L’economia cittadina che da più di un secolo è basata sull’agricoltura – prima della vite e dell’uva, poi, soprattutto, dell’ortofrutta in genere e del pomodoro – che per decenni ha regalato prosperità e ricchezza, sembra indirizzarsi verso un declino inesorabile. Il prezzo del pomodoro e dell’ortofrutta in genere, alla vendita, non è mai stato così basso. Il rischio è che la vicenda sfoci nel dramma – se già così non è – per migliaia di famiglie della città e di tutta la fascia trasformata, da Pachino a Licata.

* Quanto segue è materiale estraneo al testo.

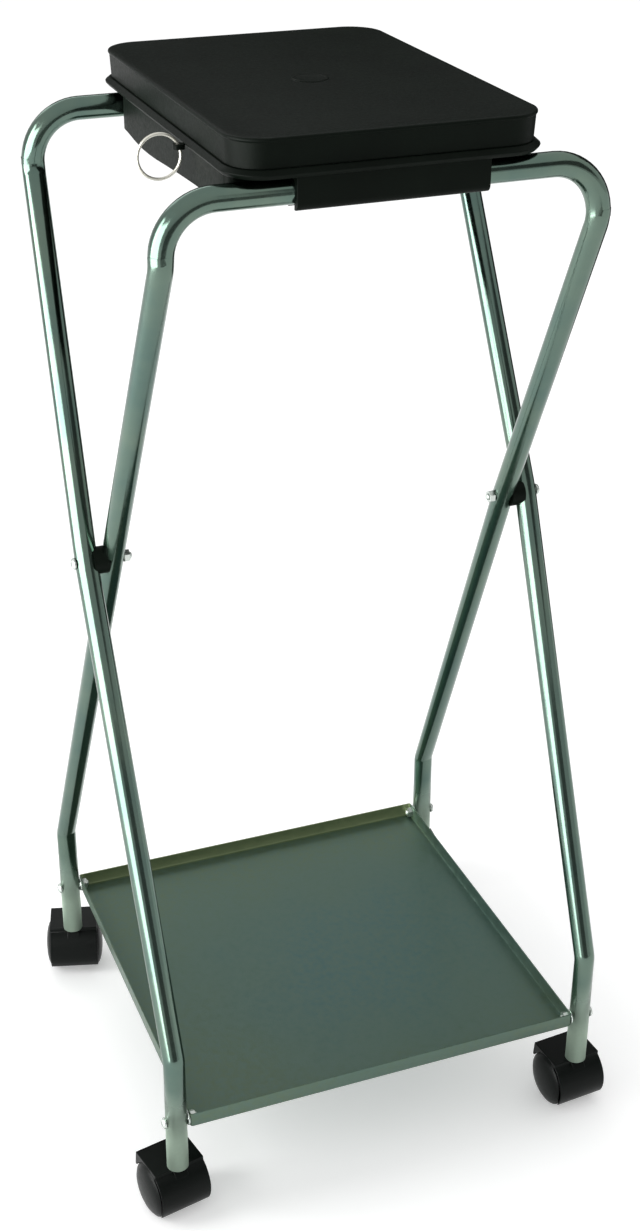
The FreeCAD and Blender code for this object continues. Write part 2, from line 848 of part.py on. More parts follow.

In un documento inviato alla stampa chiedono “La rottura con le scelte fin qui seguite che considerano la Sicilia come una piattaforma a disposizione della grandi concentrazioni commerciali e condannano i produttori a rimanere in uno stato di crisi permanente”.
Una tenda, montata dagli uomini della protezione civile, dove dormire e ripararsi. Una piccola serra, in costruzione, dove organizzare iniziative e confronti, per continuare ad alimentare la protesta. “Non ci fermeremo. Probabilmente qualcuno di noi si sentirà male. Sarà sostituito quell’agricoltore, pescatore o allevatore, con un altro soggetto come noi disposto allo sciopero della fame”, ha ribadito Gaetano Malannino.
Non si fermeranno, promettono, sino a quando non avranno risposte concrete: “L’unica risposta che ci potrà permettere di sospendere è che il governo nazionale intervenga contro la moria delle aziende e individui un percorso che ridia reddito agli agricoltori”.